What if we all had Complete Thoughts? Would we then want to share observations so eagerly? As things are, there are shapely insights and questions with brand new wisdom teeth, just waiting to nibble at completeness. And then Complete Thoughts bite back and there are crumbs everywhere — tasty non sequiturs and aphorisms.
Before I get carried away into the world of tastes, let me just say that I was very surprised to learn that my teacher reads these entries sometimes. I realized I had been writing them with the assumption that absolutely no one reads them (except Denise, who is wonderful and was kind enough to comment on some of my frayed thoughts). I did feel slightly embarrassed because the overall triviality of my postings after reading my teacher’s letter. After all, who cares about my blueberry obsessions and toothache? But, well, if you can see the world in a grain of sand, then think of what may appear in a blueberry that is not a blueberry in the European understanding of the word and for many people does not exist as concept nor fruit at all…
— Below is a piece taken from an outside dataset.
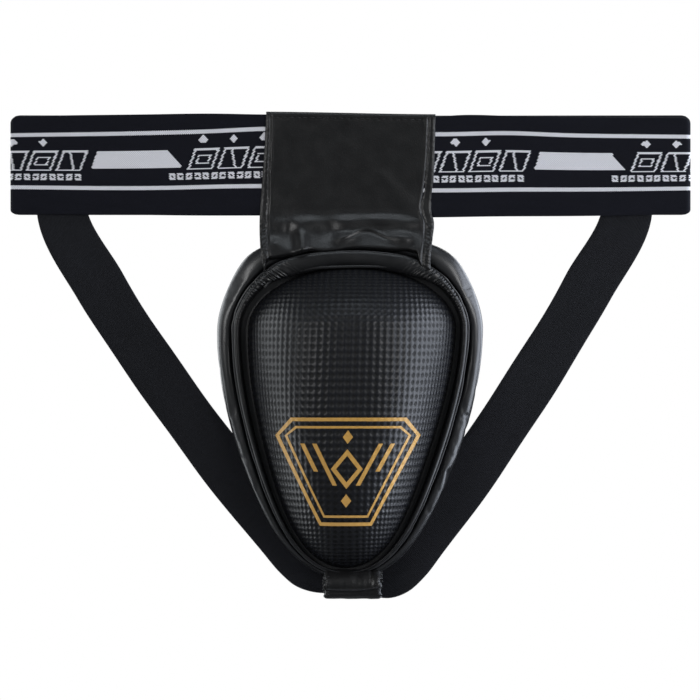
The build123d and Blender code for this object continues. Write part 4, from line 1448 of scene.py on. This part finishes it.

We are back to tastes again and the little things that make up my postings. I am writing this after a day of tastes and shameless gluttony. It all began with a salad called Flower Power, followed by a trip to the Cornell Dairy Bar, a Shakespearean cookbook that Debbie found at Borders, dinner at home (that Shakespeare certainly would have enjoyed), and lemon ice cream with fruit (Shakespeare might have wanted to count the blueberries and write a blueberry poem which I might have enjoyed). And there are crumbs of ideas, of course. And I really do not think I want to do anything about that.